専門の勉強というのはとても片手間で独自に勉強できるような簡単なものではない。この世界ではまだ印刷技術がそれ程発展していないので、専門書のようなものは各専門学校でそれぞれ与えられるもので、基本的に家系によって行く学校が決まるということもあり、まず専門書を見かける機会さえほとんどない。卒業生も意見の交換という事で同じ学校に行っていた人へ本を書いて渡しあうことはあっても、市場に流すことはほとんどないので、エルーナでは学ぶことさえ叶わないのだ。
「テレサはどこの学校を卒業していたかしら。」
「私は魔法学校でございます。特に魔法工学について学び、修了制作として街路灯の改良型を発表しました。今は一部がそれに交換されていますよ。」
「そういえば一度見に行ったことがありましたね。記憶が朧気ですけど。」
微かに残る記憶の中に、夜の街中を馬車で移動中に、テレサの街路灯が備えられている道を通ったことで、エドワルドが馬車を止めて見に行った憶えがあった。

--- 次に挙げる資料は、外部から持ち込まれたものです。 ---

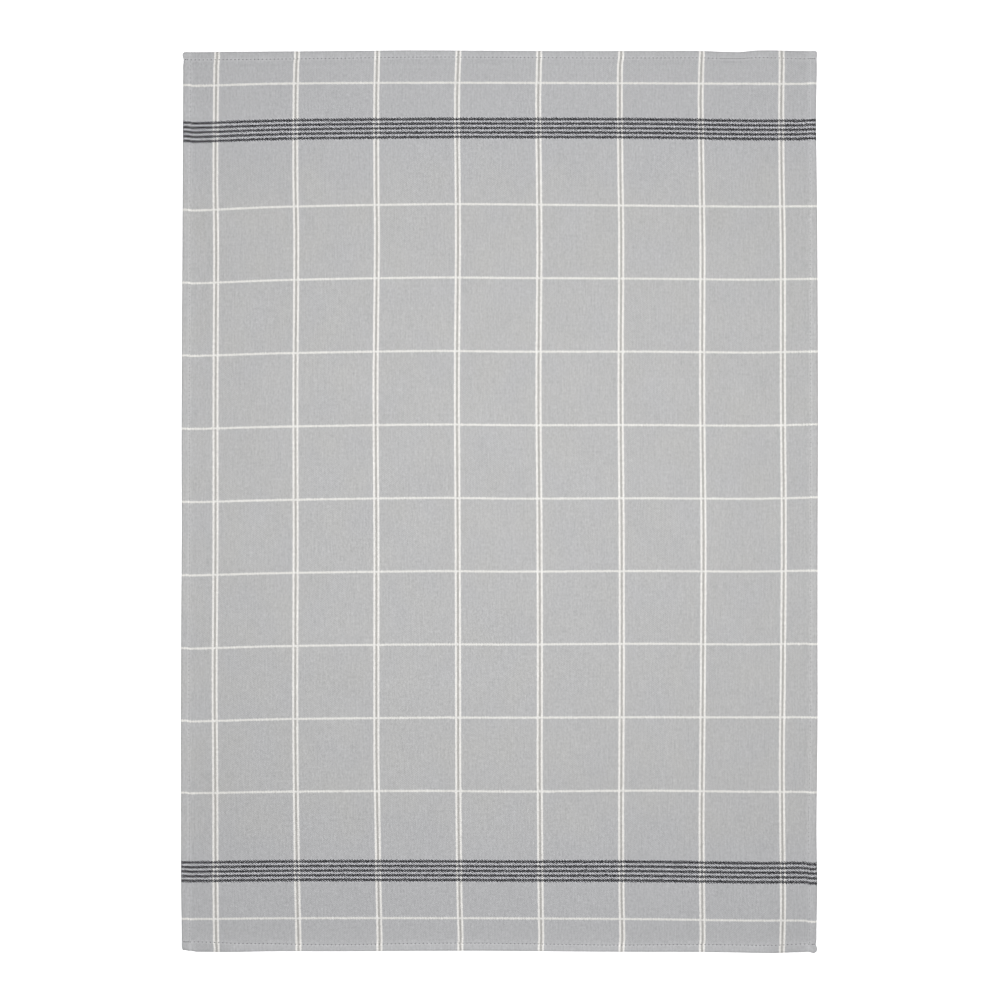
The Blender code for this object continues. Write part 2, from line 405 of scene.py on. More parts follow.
def heights(u, v):
    """Height of the face and of the underside at points of the even grid."""
    from_side = HALF_WIDTH - np.abs(u)
    from_end = HALF_LENGTH - np.abs(v)
    from_edge = np.minimum(from_side, from_end)
    stations = named_column(SECTION, SECTION_COLUMNS, "from_edge")
    top = curve_through(stations, named_column(SECTION, SECTION_COLUMNS, "top"), from_edge)
    under = curve_through(stations, named_column(SECTION, SECTION_COLUMNS, "underside"), from_edge)
    under = np.maximum(under, 0.0)
    into_fold = np.clip(FOLD_RADIUS - from_edge, 0.0, FOLD_RADIUS)
    half_height = np.sqrt(FOLD_RADIUS ** 2 - into_fold ** 2)
    folding = from_edge < FOLD_RADIUS
    top = np.where(folding, FOLD_RADIUS + half_height, top)
    under = np.where(folding, FOLD_RADIUS - half_height, under)
    top = top + CORNER_PILE * on_hem(from_side) * on_hem(from_end)
    lift = swell(u, v) * ease((from_edge - SWELL_STARTS) / (SWELL_FULL - SWELL_STARTS))
    nearer_side = from_side < from_end
    lift = lift + ripple(np.where(nearer_side, v, u)) * on_hem(from_edge)
    lift = lift + np.where(v > 0, PUCKER_LIFT * pucker(u, from_end), 0.0)
    return top + lift, under + lift


middle = np.array([0.0])
print("face and underside in the middle, mm:", heights(middle, middle))

# %% [markdown]
# ## The sheet
#
# The towel is one closed sheet: a grid for the face, the same grid for the underside, joined
# along the outer fold. Grid lines are close together across a hem, where the shape changes, and
# about 4 mm apart in the field. Each corner of a face also gets three UV maps. `weave` holds the
# cloth's own millimetres, and past the outer fold it simply runs on, so the check turns the edge
# as real cloth does. `even` holds the millimetres of the even grid, in which the sewing is 6 mm
# from every edge, so a finish can follow the hems. The last map lays face and underside side by
# side without overlap, which is what an export needs to bake the finish.

# %% Build the sheet
ACROSS_HEM = (0.0, 0.06, 0.2, 0.42, 0.75, 1.2, 2.0, 3.0, 4.2, 5.2, 5.6, 5.8, 6.0, 6.2, 6.4, 6.7,
              6.9, 7.0, 7.1, 7.2, 7.3, 7.45, 7.7, 8.2, 9.2, 10.5, 12.0, 13.5, 15.0, 17.5, 20.0)
FIELD_STEP = 4.2
LAID_OUT = {"face": (0.0, 0.62), "underside": (0.63, 0.37)}  # start and width in the map
FACE_FINISH, BACK_FINISH = 0, 1  # the sheet's two material slots


def grid_lines(half):
    """Places of the grid lines from one edge to the other."""
    inner = half - ACROSS_HEM[-1]
    spans = round(2 * inner / FIELD_STEP)
    field = [-inner + 2 * inner * i / spans for i in range(1, spans)]
    low = [distance - half for distance in ACROSS_HEM]
    return np.array(low + field + [-place for place in reversed(low)])


def past_the_fold(u, v, ring_u, ring_v):
    """Cloth millimetres on the underside of a hem, and whether this is such a place."""
    if HALF_LENGTH - abs(ring_v) < HEM_WIDTH:
        return u, math.copysign(LENGTH, ring_v) - v, True
    if HALF_WIDTH - abs(ring_u) < HEM_WIDTH:
        return math.copysign(WIDTH, ring_u) - u, v, True
    return u, v, False


def smooth_mesh(name, places, faces):
    """A mesh that is shaded smooth."""
    mesh = bpy.data.meshes.new(name)
    mesh.from_pydata(places, [], faces)
    mesh.shade_smooth()
    return mesh


def towel_mesh():
    """The closed sheet, with its three UV maps and its two material slots."""
    across, up = grid_lines(HALF_WIDTH), grid_lines(HALF_LENGTH)
    columns, rows = len(across), len(up)
    grid_u, grid_v = (grid.ravel() for grid in np.meshgrid(across, up))
    cloth_u, cloth_v = on_cloth(grid_u, grid_v)
    x, y = lie(cloth_u, cloth_v)
    top, under = heights(grid_u, grid_v)

    places = [tuple(place) for place in np.stack([x, y, top], axis=1) * MM]
    below = {}
    for j in range(rows):
        for i in range(columns):
            here = j * columns + i
            if i in (0, columns - 1) or j in (0, rows - 1):
                below[here] = here
            else:
                below[here] = len(places)
                places.append((x[here] * MM, y[here] * MM, under[here] * MM))

    faces, weave, even, laid_out, slots = [], [], [], [], []
    for j in range(rows - 1):
        for i in range(columns - 1):
            start = j * columns + i
            ring = [start, start + 1, start + 1 + columns, start + columns]
            middle_u, middle_v = (across[i] + across[i + 1]) / 2, (up[j] + up[j + 1]) / 2
            for name in ("face", "underside"):
                corners = ring if name == "face" else ring[::-1]
                faces.append(corners if name == "face" else [below[k] for k in corners])
                first, width = LAID_OUT[name]
                turned = False
                for k in corners:
                    u, v = cloth_u[k], cloth_v[k]
                    if name == "underside":
                        u, v, turned = past_the_fold(u, v, middle_u, middle_v)
                    weave.append((u, v))
                    even.append((grid_u[k], grid_v[k]))
                    laid_out.append((first + width * (cloth_u[k] / WIDTH + 0.5),
                                     cloth_v[k] / LENGTH + 0.5))
                back = name == "underside" and not turned
                slots.append(BACK_FINISH if back else FACE_FINISH)

    mesh = smooth_mesh("towel_cloth", places, faces)
    for name, values in (("weave", weave), ("even", even), ("OFBake", laid_out)):
        layer = mesh.uv_layers.new(name=name)
        layer.data.foreach_set("uv", np.array(values, dtype=np.float32).ravel())
    mesh.polygons.foreach_set("material_index", slots)
    mesh.update()
    return mesh


def footprint_middle(mesh):
    """Middle of the sheet's outer sizes, in metres."""
    places = np.array([vertex.co[:2] for vertex in mesh.vertices])
    return (places.min(axis=0) + places.max(axis=0)) / 2


def show(name, data):
    """Put a mesh, a lamp or a camera in the scene as an object of that name."""
    piece = bpy.data.objects.new(name, data)
    bpy.context.scene.collection.objects.link(piece)
    return piece


cloth_mesh = towel_mesh()
MIDDLE = footprint_middle(cloth_mesh)
for vertex in cloth_mesh.vertices:
    vertex.co.x -= MIDDLE[0]
    vertex.co.y -= MIDDLE[1]
towel = show("towel_cloth", cloth_mesh)
print("faces in the sheet:", len(cloth_mesh.polygons), "moved to the middle, m:", MIDDLE)

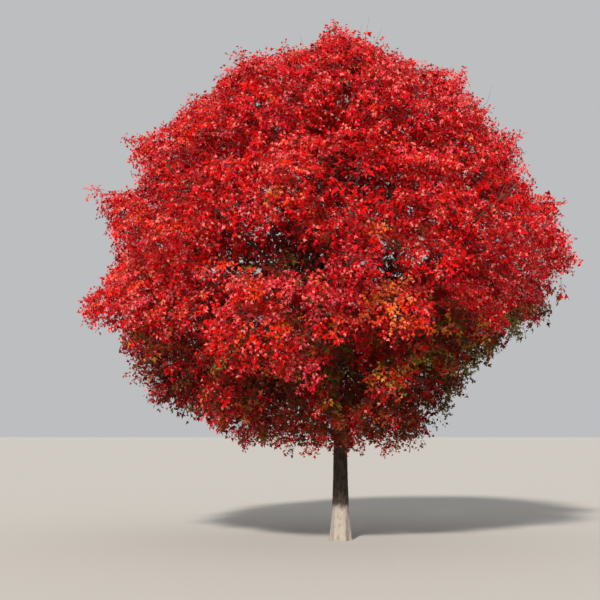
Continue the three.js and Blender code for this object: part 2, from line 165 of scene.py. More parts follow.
def maple_bark(name, plate, pale, crack_colour, cracks, sunlit_foot_colour=None):
    """Bark of a young maple: dull grey plates, paler in blotches, with dark cracks between them."""
    bark = bpy.data.materials.new(name)
    bark.use_nodes = True
    tree = bark.node_tree
    skin = tree.nodes["Principled BSDF"]
    spot = add_node(tree, "ShaderNodeTexCoord").outputs["Object"]
    spacing, length = cracks["Crack Spacing"], cracks["Crack Length"]
    cells = add_node(tree, "ShaderNodeMapping", {
        "Vector": spot, "Scale": (1 / spacing, 1 / spacing, 1 / length)}).outputs[0]
    on_plate = add_node(tree, "ShaderNodeMapRange", {
        "Value": beside_crack(tree, cells), "From Min": CRACK_BOTTOM, "From Max": CRACK_RIM}).outputs[0]
    blotch = add_node(tree, "ShaderNodeTexNoise", {
        "Vector": spot, "Scale": BLOTCHES_A_METRE, "Detail": 4.0, "Roughness": 0.6}).outputs[0]
    tones = add_node(tree, "ShaderNodeMapRange", {
        "Value": blotch, "From Min": DARK_BLOTCH, "From Max": PALE_BLOTCH}).outputs[0]
    plates = add_node(tree, "ShaderNodeMix", {
        0: tones, 6: linear(plate), 7: linear(pale)}, data_type="RGBA").outputs[2]
    if sunlit_foot_colour:
        # Painted light: the foot is pale as in the sun that passes under the crown, up to about half a
        # metre, with an uneven edge
        rise = add_node(tree, "ShaderNodeSeparateXYZ", {0: spot}).outputs["Z"]
        uneven = add_node(tree, "ShaderNodeMath", {
            0: blotch, 1: SUNLIT_EDGE_UNEVEN, 2: rise}, operation="MULTIPLY_ADD").outputs[0]
        sunlit_foot = add_node(tree, "ShaderNodeMapRange", {
            "Value": uneven, "From Min": SUNLIT_FOOT_END, "From Max": SUNLIT_FOOT_BELOW},
            interpolation_type="SMOOTHSTEP").outputs[0]
        plates = add_node(tree, "ShaderNodeMix", {
            0: sunlit_foot, 6: plates, 7: linear(sunlit_foot_colour)}, data_type="RGBA").outputs[2]
        # The cracks there take half of that painted sunlight
        on_plate = add_node(tree, "ShaderNodeMath", {
            0: sunlit_foot, 1: 0.5, 2: on_plate}, operation="MULTIPLY_ADD", use_clamp=True).outputs[0]
    colour = add_node(tree, "ShaderNodeMix", {
        0: on_plate, 6: linear(crack_colour), 7: plates}, data_type="RGBA").outputs[2]
    grain = add_node(tree, "ShaderNodeTexNoise", {
        "Vector": spot, "Scale": GRAINS_A_METRE, "Detail": 3.0, "Roughness": 0.6}).outputs[0]
    roughened = add_node(tree, "ShaderNodeBump", {
        "Height": grain, "Strength": 0.35, "Distance": 0.002}).outputs[0]
    tree.links.new(colour, skin.inputs["Base Color"])
    tree.links.new(roughened, skin.inputs["Normal"])
    skin.inputs["Roughness"].default_value = 0.88
    skin.inputs["Specular IOR Level"].default_value = 0.3
    return bark


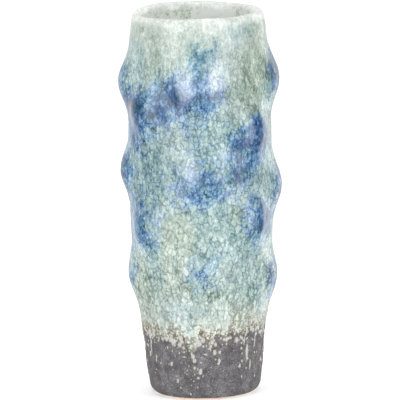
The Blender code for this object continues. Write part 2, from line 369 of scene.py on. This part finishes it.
def solid_from_rings(name, front, back, fields, poles):
    """A closed mesh: front rings, back rings behind them, joined at the first ring and at the last ring or axis.

    The fields are per-vertex values for the materials, given the vertices."""
    rows, columns = front.shape[:2]
    points = [front.reshape(-1, 3), back.reshape(-1, 3)]
    back_start = rows * columns
    here = np.arange(columns)
    after = (here + 1) % columns
    quads = []
    for j in range(rows - 1):
        a = j * columns
        quads.append(np.stack([a + here, a + after, a + columns + after, a + columns + here], axis=-1))
    for j in range(len(back) - 1):
        a = back_start + j * columns
        quads.append(np.stack([a + here, a + columns + here, a + columns + after, a + after], axis=-1))
    quads.append(np.stack([here, back_start + here, back_start + after, after], axis=-1))
    front_end, back_end = back_start - columns, back_start + (len(back) - 1) * columns
    faces = [tuple(map(int, quad)) for quad in np.concatenate(quads)]
    if poles:
        front_pole = back_start + len(back) * columns
        points.append(np.array([[0, 0, front[-1, :, 2].mean()], [0, 0, back[-1, :, 2].mean()]]))
        for i, k in zip(here.tolist(), after.tolist()):
            faces.append((front_end + i, front_end + k, front_pole))
            faces.append((back_end + k, back_end + i, front_pole + 1))
    else:
        for i, k in zip(here.tolist(), after.tolist()):
            faces.append((front_end + i, front_end + k, back_end + k, back_end + i))
    points = np.concatenate(points)
    mesh = bpy.data.meshes.new(name)
    mesh.from_pydata(points.tolist(), [], faces)
    mesh.shade_smooth()
    for field, values in fields(points).items():
        attribute = mesh.attributes.new(field, "FLOAT", "POINT")
        attribute.data.foreach_set("value", values.astype(np.float32))
    obj = bpy.data.objects.new(name, mesh)
    bpy.context.scene.collection.objects.link(obj)
    return obj


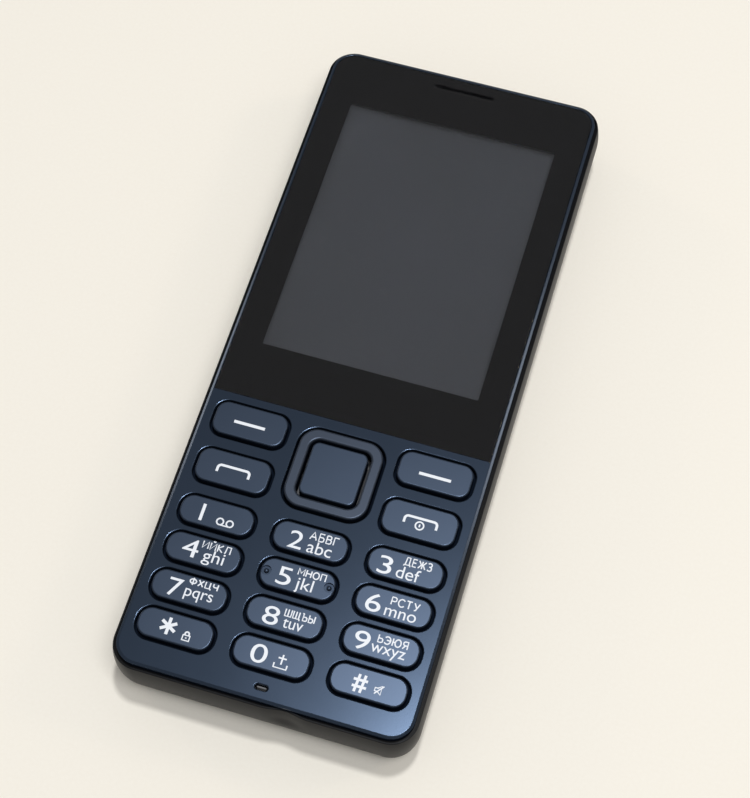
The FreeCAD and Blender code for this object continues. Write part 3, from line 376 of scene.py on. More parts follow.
CLEAR = Finish("clear_window", (250, 250, 250), roughness=0.03, spread=0.02, transmission=1.0,
               ior=1.49, grain_scale=300, grain_depth=0.0)
# Black print, lifted a little above its own colour as painted reflection for the window over it.
PRINT_AND_REFLECTION = Finish("black_print_and_painted_reflection", (23, 23, 25), tint=(27, 27, 30), roughness=0.4, specular=0.0,
               grain_depth=0.0005)
SCREEN = Finish("screen_glass", (68, 71, 76), tint=(73, 76, 84), roughness=0.3, spread=0.02,
                specular=0.0, grain_scale=7000, grain_depth=0.0005)
LEGEND = Finish("legend_ink", (226, 232, 240), tint=(236, 240, 246), roughness=0.45,
                grain_scale=8000, grain_depth=0.001)
MESH_CLOTH = Finish("fine_mesh", (14, 14, 15), tint=(30, 30, 32), roughness=0.5, metallic=0.4,
                    grain_scale=3000, grain_depth=0.05)
SILICONE = Finish("silicone", (96, 98, 102), tint=(108, 110, 114), roughness=0.6, sheen=0.2,
                  grain_scale=2500, grain_depth=0.006)
FOAM = Finish("black_foam", (18, 18, 18), tint=(26, 26, 26), roughness=0.9, grain_scale=4000,
              grain_depth=0.05)
STEEL = Finish("nickel_sheet", (176, 177, 178), metallic=1.0, roughness=0.26, spread=0.16,
               grain_scale=3500, grain_depth=0.002, brushed=True)
SCREW = Finish("screw_steel", (92, 93, 96), metallic=1.0, roughness=0.3, spread=0.2,
               grain_scale=6000, grain_depth=0.002, brushed=True)
TRIM = Finish("turned_trim", (170, 172, 176), metallic=1.0, roughness=0.2, spread=0.12,
              grain_scale=8000, grain_depth=0.001, brushed=True)
GILT = Finish("gilt_contact", (212, 172, 96), tint=(224, 186, 112), metallic=1.0, roughness=0.25,
              grain_scale=4000, grain_depth=0.002)
DARK_METAL = Finish("dark_metal", (30, 31, 33), tint=(38, 39, 42), metallic=0.6, roughness=0.4,
                    grain_scale=5000, grain_depth=0.003)
BOARD = Finish("solder_mask", (14, 66, 44), tint=(20, 80, 54), roughness=0.35, coat=0.4,
               grain_scale=1200, grain_depth=0.004)
CONNECTOR = Finish("connector_moulding", (24, 24, 25), tint=(32, 32, 33), roughness=0.5,
                   grain_scale=4000, grain_depth=0.006)
CAN = Finish("battery_can", (150, 153, 158), tint=(160, 163, 168), metallic=0.7, roughness=0.36,
             coat=0.5, coat_roughness=0.2, grain_scale=2200, grain_depth=0.004)
LAMP = Finish("led_package", (236, 226, 150), tint=(240, 234, 178), roughness=0.4,
              grain_scale=3000, grain_depth=0.003)
LIGHT_GUIDE = Finish("light_pipe", (238, 242, 242), roughness=0.08, spread=0.03, transmission=0.9,
                     ior=1.49, grain_scale=900, grain_depth=0.002)
WHITE_SHEET = Finish("white_guide", (222, 226, 232), tint=(230, 233, 238), roughness=0.4,
                     grain_scale=2000, grain_depth=0.003)
CAMERA_GLASS = Finish("camera_glass", (200, 205, 212), roughness=0.03, spread=0.02,
                      transmission=0.9, ior=1.52, grain_depth=0.0)
ACETAL = Finish("acetal", (44, 44, 46), tint=(50, 50, 52), roughness=0.5, grain_depth=0.004)

NODE_FINISHES: dict[Finish, tuple[str, ...]] = {
    PRINT_AND_REFLECTION: ("window_tape",),
    FOAM: ("lcd_cushion", "microphone_boot"),
    SCREEN: ("lcd_panel",),
    WHITE_SHEET: ("lcd_backlight",),
    STEEL: ("lcd_frame", "microphone", "processor_shield", "radio_shield", "sim_reader_left",
            "sim_reader_right", "card_reader", "micro_usb_socket", "vibration_motor",
            "dome_sheet"),
    DARK_METAL: ("earpiece_speaker", "camera_module", "loudspeaker"),
    MESH_CLOTH: ("earpiece_mesh", "speaker_mesh"),
    SILICONE: ("keypad_mat",),
    ACETAL: ("nav_rocker",),
    BOARD: ("main_board",),
    CONNECTOR: ("battery_connector", "audio_jack", "battery_cap"),
    LAMP: ("torch_led",),
    LIGHT_GUIDE: ("torch_light_guide",),
    CHASSIS: ("rear_chassis",),
    GILT: ("main_antenna",),
    SCREW: ("chassis_screws",),
    CAN: ("battery",),
    CAMERA_GLASS: ("camera_window",),
}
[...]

この世界では電力ではなく魔力によって明かりをともしたり、暮らしを良くする発明が行われている。電化製品ならぬ魔化製品が店頭に並び、設置されるのだ。
「体を丈夫にするような発明なんてできませんよね。」
「私の友人にはそれに挑戦する人はいませんでした。ですが、医療学校の生徒と一緒に考えて、共同で開発するという事も今では珍しくありません。近いうちにエルーナ様の望むものができると良いですね。」
どちらにしてもすぐの事にはならないだろうという話になったところで、エルーナの身だしなみは整い、出かけられる格好となった。
「すぐに丈夫になることはできませんが、今の状態を維持することに努めることはできます。本日は遠出になりますが、無理のないようにして動くことにしましょう。」
「今日のお出かけは楽しみでしたから、特に気を付けなければいけませんね。」
エルーナはそう言ってテレサと共に自室を出る。玄関に向かうと、出発の準備を終えて待っているアルテと護衛騎士2人がいた。
本日は王宮で開催される王子お披露目の1週間前。貴族街へと繰り出して、お披露目に行くためのドレスを仕立てたり、装飾品を見たりする予定である。